YOUR TASK ▸ Please give the data below again in full, exactly as it stands.

(Collected data entries)
********************

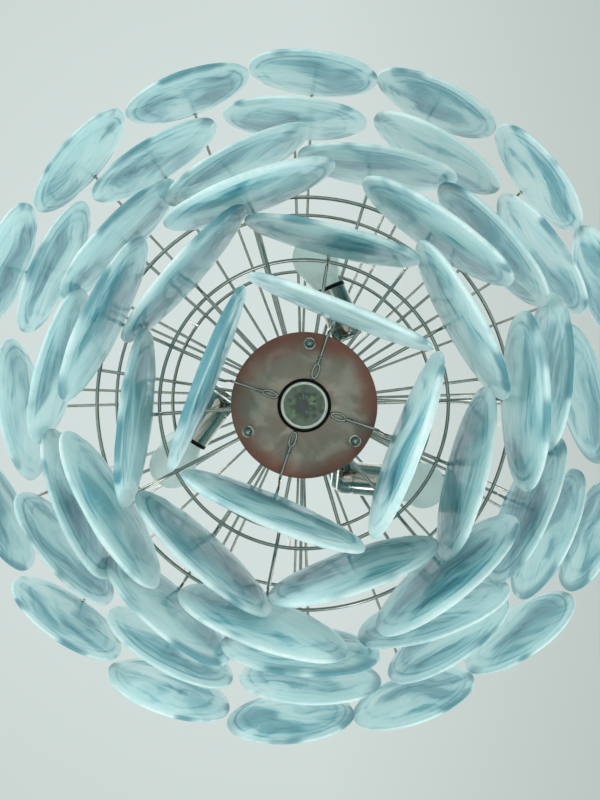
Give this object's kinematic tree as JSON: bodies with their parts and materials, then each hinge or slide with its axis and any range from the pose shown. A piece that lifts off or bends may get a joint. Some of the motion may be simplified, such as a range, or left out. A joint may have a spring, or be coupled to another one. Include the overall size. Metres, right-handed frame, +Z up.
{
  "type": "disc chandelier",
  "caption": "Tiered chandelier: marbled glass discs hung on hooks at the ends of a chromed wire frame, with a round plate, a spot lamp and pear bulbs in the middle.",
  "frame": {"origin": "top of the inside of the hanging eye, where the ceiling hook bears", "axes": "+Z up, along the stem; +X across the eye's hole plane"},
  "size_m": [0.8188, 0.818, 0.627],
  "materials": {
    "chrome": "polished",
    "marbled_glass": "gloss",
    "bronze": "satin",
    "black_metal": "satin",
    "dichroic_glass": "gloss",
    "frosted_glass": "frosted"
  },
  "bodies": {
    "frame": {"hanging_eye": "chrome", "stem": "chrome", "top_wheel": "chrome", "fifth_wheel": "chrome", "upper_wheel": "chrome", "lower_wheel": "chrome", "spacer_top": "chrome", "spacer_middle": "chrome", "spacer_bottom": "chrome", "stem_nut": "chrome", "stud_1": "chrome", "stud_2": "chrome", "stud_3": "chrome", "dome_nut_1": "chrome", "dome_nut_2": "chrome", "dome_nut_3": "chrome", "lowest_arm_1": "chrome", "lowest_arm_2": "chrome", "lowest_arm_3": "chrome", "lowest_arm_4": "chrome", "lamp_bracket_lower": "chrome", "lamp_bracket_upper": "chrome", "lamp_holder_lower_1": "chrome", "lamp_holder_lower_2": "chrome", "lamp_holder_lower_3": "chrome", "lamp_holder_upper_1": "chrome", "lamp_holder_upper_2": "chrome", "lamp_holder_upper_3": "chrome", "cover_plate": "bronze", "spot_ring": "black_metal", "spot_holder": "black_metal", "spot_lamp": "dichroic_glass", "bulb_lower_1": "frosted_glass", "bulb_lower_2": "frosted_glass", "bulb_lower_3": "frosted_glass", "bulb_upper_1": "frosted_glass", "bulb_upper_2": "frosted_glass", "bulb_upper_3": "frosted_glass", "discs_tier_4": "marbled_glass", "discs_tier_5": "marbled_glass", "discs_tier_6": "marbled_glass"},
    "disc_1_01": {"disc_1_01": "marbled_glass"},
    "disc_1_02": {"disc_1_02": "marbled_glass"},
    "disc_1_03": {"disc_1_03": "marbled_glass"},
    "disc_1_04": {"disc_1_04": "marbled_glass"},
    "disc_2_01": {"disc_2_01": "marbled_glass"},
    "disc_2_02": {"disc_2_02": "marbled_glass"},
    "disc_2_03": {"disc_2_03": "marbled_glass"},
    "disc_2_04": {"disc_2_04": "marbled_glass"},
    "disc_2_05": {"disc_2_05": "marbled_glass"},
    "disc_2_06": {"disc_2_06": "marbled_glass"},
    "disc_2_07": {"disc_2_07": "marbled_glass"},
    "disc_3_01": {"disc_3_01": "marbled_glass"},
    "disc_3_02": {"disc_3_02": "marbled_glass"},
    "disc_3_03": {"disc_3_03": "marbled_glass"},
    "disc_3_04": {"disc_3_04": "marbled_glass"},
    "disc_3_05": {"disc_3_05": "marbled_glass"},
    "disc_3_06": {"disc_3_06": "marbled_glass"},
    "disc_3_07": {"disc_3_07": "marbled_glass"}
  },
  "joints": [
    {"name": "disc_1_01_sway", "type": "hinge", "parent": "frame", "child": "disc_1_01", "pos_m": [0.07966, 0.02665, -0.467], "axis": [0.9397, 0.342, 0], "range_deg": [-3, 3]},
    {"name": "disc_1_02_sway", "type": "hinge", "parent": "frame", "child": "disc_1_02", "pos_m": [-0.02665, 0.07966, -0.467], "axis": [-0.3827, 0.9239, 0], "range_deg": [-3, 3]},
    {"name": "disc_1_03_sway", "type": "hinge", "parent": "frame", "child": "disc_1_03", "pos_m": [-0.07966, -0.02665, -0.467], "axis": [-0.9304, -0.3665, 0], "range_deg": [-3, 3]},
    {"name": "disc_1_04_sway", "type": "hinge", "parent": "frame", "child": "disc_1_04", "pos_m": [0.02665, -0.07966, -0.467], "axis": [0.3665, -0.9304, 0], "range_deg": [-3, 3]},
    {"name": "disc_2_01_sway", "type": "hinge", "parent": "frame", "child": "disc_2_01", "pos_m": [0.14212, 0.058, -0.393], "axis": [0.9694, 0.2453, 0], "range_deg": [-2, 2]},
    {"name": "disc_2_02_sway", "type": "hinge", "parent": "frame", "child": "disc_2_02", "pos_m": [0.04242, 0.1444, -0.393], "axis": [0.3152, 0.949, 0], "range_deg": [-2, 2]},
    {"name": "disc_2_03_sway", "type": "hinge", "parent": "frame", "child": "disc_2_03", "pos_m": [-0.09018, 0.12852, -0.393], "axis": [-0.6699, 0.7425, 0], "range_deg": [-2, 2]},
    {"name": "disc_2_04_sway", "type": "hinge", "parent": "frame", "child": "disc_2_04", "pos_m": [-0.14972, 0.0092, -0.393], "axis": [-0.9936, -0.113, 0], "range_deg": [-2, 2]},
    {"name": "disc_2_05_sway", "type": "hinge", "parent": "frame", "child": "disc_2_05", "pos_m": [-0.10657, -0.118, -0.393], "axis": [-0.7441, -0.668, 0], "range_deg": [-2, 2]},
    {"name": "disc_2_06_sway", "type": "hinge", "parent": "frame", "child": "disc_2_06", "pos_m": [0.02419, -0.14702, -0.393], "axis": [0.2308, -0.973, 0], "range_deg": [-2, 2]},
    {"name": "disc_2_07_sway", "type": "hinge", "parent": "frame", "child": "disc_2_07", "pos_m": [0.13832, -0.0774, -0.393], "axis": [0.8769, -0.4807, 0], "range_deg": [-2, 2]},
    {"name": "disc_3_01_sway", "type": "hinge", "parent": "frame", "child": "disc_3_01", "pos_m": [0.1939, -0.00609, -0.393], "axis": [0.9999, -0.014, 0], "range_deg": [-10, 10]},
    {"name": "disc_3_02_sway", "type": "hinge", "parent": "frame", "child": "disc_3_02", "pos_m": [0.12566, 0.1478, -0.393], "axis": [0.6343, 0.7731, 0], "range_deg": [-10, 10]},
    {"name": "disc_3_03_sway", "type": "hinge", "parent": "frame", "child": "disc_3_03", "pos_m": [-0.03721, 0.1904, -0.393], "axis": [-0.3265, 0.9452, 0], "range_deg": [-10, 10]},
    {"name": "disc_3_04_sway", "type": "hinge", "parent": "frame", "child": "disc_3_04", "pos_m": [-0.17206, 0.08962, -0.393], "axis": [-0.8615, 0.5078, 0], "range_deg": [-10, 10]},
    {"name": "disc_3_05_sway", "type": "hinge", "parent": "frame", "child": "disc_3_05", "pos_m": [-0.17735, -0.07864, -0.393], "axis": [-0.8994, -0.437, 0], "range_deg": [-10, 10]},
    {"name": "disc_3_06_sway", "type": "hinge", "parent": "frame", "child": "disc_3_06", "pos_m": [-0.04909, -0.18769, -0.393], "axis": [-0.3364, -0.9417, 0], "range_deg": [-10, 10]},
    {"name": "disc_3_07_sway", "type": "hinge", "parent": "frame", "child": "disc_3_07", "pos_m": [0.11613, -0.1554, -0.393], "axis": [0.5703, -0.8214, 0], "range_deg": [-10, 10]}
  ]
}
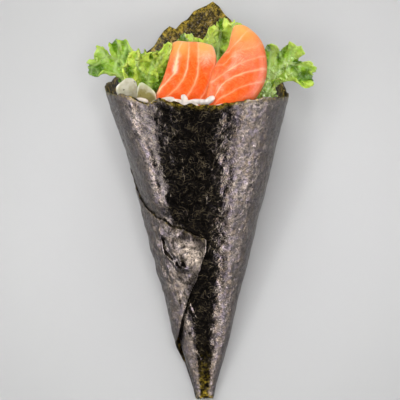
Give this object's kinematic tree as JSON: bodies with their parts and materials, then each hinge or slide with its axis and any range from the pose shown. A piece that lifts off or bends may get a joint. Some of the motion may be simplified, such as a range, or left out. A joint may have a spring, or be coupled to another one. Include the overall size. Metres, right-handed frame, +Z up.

********************

ANSWER TO THE TASK ▸
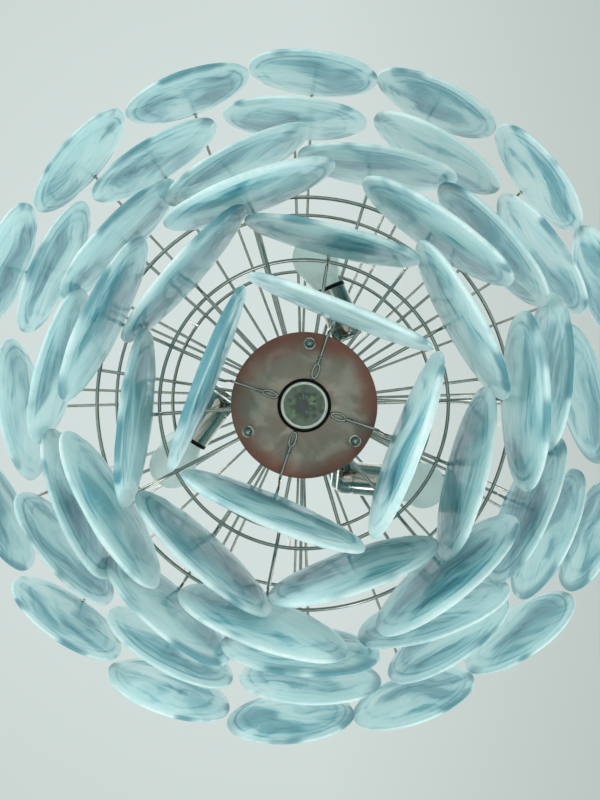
Give this object's kinematic tree as JSON: bodies with their parts and materials, then each hinge or slide with its axis and any range from the pose shown. A piece that lifts off or bends may get a joint. Some of the motion may be simplified, such as a range, or left out. A joint may have a spring, or be coupled to another one. Include the overall size. Metres, right-handed frame, +Z up.
{
  "type": "disc chandelier",
  "caption": "Tiered chandelier: marbled glass discs hung on hooks at the ends of a chromed wire frame, with a round plate, a spot lamp and pear bulbs in the middle.",
  "frame": {"origin": "top of the inside of the hanging eye, where the ceiling hook bears", "axes": "+Z up, along the stem; +X across the eye's hole plane"},
  "size_m": [0.8188, 0.818, 0.627],
  "materials": {
    "chrome": "polished",
    "marbled_glass": "gloss",
    "bronze": "satin",
    "black_metal": "satin",
    "dichroic_glass": "gloss",
    "frosted_glass": "frosted"
  },
  "bodies": {
    "frame": {"hanging_eye": "chrome", "stem": "chrome", "top_wheel": "chrome", "fifth_wheel": "chrome", "upper_wheel": "chrome", "lower_wheel": "chrome", "spacer_top": "chrome", "spacer_middle": "chrome", "spacer_bottom": "chrome", "stem_nut": "chrome", "stud_1": "chrome", "stud_2": "chrome", "stud_3": "chrome", "dome_nut_1": "chrome", "dome_nut_2": "chrome", "dome_nut_3": "chrome", "lowest_arm_1": "chrome", "lowest_arm_2": "chrome", "lowest_arm_3": "chrome", "lowest_arm_4": "chrome", "lamp_bracket_lower": "chrome", "lamp_bracket_upper": "chrome", "lamp_holder_lower_1": "chrome", "lamp_holder_lower_2": "chrome", "lamp_holder_lower_3": "chrome", "lamp_holder_upper_1": "chrome", "lamp_holder_upper_2": "chrome", "lamp_holder_upper_3": "chrome", "cover_plate": "bronze", "spot_ring": "black_metal", "spot_holder": "black_metal", "spot_lamp": "dichroic_glass", "bulb_lower_1": "frosted_glass", "bulb_lower_2": "frosted_glass", "bulb_lower_3": "frosted_glass", "bulb_upper_1": "frosted_glass", "bulb_upper_2": "frosted_glass", "bulb_upper_3": "frosted_glass", "discs_tier_4": "marbled_glass", "discs_tier_5": "marbled_glass", "discs_tier_6": "marbled_glass"},
    "disc_1_01": {"disc_1_01": "marbled_glass"},
    "disc_1_02": {"disc_1_02": "marbled_glass"},
    "disc_1_03": {"disc_1_03": "marbled_glass"},
    "disc_1_04": {"disc_1_04": "marbled_glass"},
    "disc_2_01": {"disc_2_01": "marbled_glass"},
    "disc_2_02": {"disc_2_02": "marbled_glass"},
    "disc_2_03": {"disc_2_03": "marbled_glass"},
    "disc_2_04": {"disc_2_04": "marbled_glass"},
    "disc_2_05": {"disc_2_05": "marbled_glass"},
    "disc_2_06": {"disc_2_06": "marbled_glass"},
    "disc_2_07": {"disc_2_07": "marbled_glass"},
    "disc_3_01": {"disc_3_01": "marbled_glass"},
    "disc_3_02": {"disc_3_02": "marbled_glass"},
    "disc_3_03": {"disc_3_03": "marbled_glass"},
    "disc_3_04": {"disc_3_04": "marbled_glass"},
    "disc_3_05": {"disc_3_05": "marbled_glass"},
    "disc_3_06": {"disc_3_06": "marbled_glass"},
    "disc_3_07": {"disc_3_07": "marbled_glass"}
  },
  "joints": [
    {"name": "disc_1_01_sway", "type": "hinge", "parent": "frame", "child": "disc_1_01", "pos_m": [0.07966, 0.02665, -0.467], "axis": [0.9397, 0.342, 0], "range_deg": [-3, 3]},
    {"name": "disc_1_02_sway", "type": "hinge", "parent": "frame", "child": "disc_1_02", "pos_m": [-0.02665, 0.07966, -0.467], "axis": [-0.3827, 0.9239, 0], "range_deg": [-3, 3]},
    {"name": "disc_1_03_sway", "type": "hinge", "parent": "frame", "child": "disc_1_03", "pos_m": [-0.07966, -0.02665, -0.467], "axis": [-0.9304, -0.3665, 0], "range_deg": [-3, 3]},
    {"name": "disc_1_04_sway", "type": "hinge", "parent": "frame", "child": "disc_1_04", "pos_m": [0.02665, -0.07966, -0.467], "axis": [0.3665, -0.9304, 0], "range_deg": [-3, 3]},
    {"name": "disc_2_01_sway", "type": "hinge", "parent": "frame", "child": "disc_2_01", "pos_m": [0.14212, 0.058, -0.393], "axis": [0.9694, 0.2453, 0], "range_deg": [-2, 2]},
    {"name": "disc_2_02_sway", "type": "hinge", "parent": "frame", "child": "disc_2_02", "pos_m": [0.04242, 0.1444, -0.393], "axis": [0.3152, 0.949, 0], "range_deg": [-2, 2]},
    {"name": "disc_2_03_sway", "type": "hinge", "parent": "frame", "child": "disc_2_03", "pos_m": [-0.09018, 0.12852, -0.393], "axis": [-0.6699, 0.7425, 0], "range_deg": [-2, 2]},
    {"name": "disc_2_04_sway", "type": "hinge", "parent": "frame", "child": "disc_2_04", "pos_m": [-0.14972, 0.0092, -0.393], "axis": [-0.9936, -0.113, 0], "range_deg": [-2, 2]},
    {"name": "disc_2_05_sway", "type": "hinge", "parent": "frame", "child": "disc_2_05", "pos_m": [-0.10657, -0.118, -0.393], "axis": [-0.7441, -0.668, 0], "range_deg": [-2, 2]},
    {"name": "disc_2_06_sway", "type": "hinge", "parent": "frame", "child": "disc_2_06", "pos_m": [0.02419, -0.14702, -0.393], "axis": [0.2308, -0.973, 0], "range_deg": [-2, 2]},
    {"name": "disc_2_07_sway", "type": "hinge", "parent": "frame", "child": "disc_2_07", "pos_m": [0.13832, -0.0774, -0.393], "axis": [0.8769, -0.4807, 0], "range_deg": [-2, 2]},
    {"name": "disc_3_01_sway", "type": "hinge", "parent": "frame", "child": "disc_3_01", "pos_m": [0.1939, -0.00609, -0.393], "axis": [0.9999, -0.014, 0], "range_deg": [-10, 10]},
    {"name": "disc_3_02_sway", "type": "hinge", "parent": "frame", "child": "disc_3_02", "pos_m": [0.12566, 0.1478, -0.393], "axis": [0.6343, 0.7731, 0], "range_deg": [-10, 10]},
    {"name": "disc_3_03_sway", "type": "hinge", "parent": "frame", "child": "disc_3_03", "pos_m": [-0.03721, 0.1904, -0.393], "axis": [-0.3265, 0.9452, 0], "range_deg": [-10, 10]},
    {"name": "disc_3_04_sway", "type": "hinge", "parent": "frame", "child": "disc_3_04", "pos_m": [-0.17206, 0.08962, -0.393], "axis": [-0.8615, 0.5078, 0], "range_deg": [-10, 10]},
    {"name": "disc_3_05_sway", "type": "hinge", "parent": "frame", "child": "disc_3_05", "pos_m": [-0.17735, -0.07864, -0.393], "axis": [-0.8994, -0.437, 0], "range_deg": [-10, 10]},
    {"name": "disc_3_06_sway", "type": "hinge", "parent": "frame", "child": "disc_3_06", "pos_m": [-0.04909, -0.18769, -0.393], "axis": [-0.3364, -0.9417, 0], "range_deg": [-10, 10]},
    {"name": "disc_3_07_sway", "type": "hinge", "parent": "frame", "child": "disc_3_07", "pos_m": [0.11613, -0.1554, -0.393], "axis": [0.5703, -0.8214, 0], "range_deg": [-10, 10]}
  ]
}
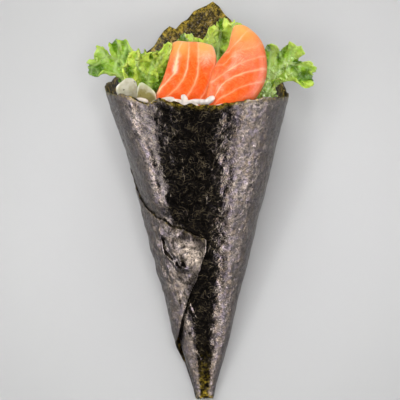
Give this object's kinematic tree as JSON: bodies with their parts and materials, then each hinge or slide with its axis and any range from the pose shown. A piece that lifts off or bends may get a joint. Some of the motion may be simplified, such as a range, or left out. A joint may have a spring, or be coupled to another one. Include the overall size. Metres, right-handed frame, +Z up.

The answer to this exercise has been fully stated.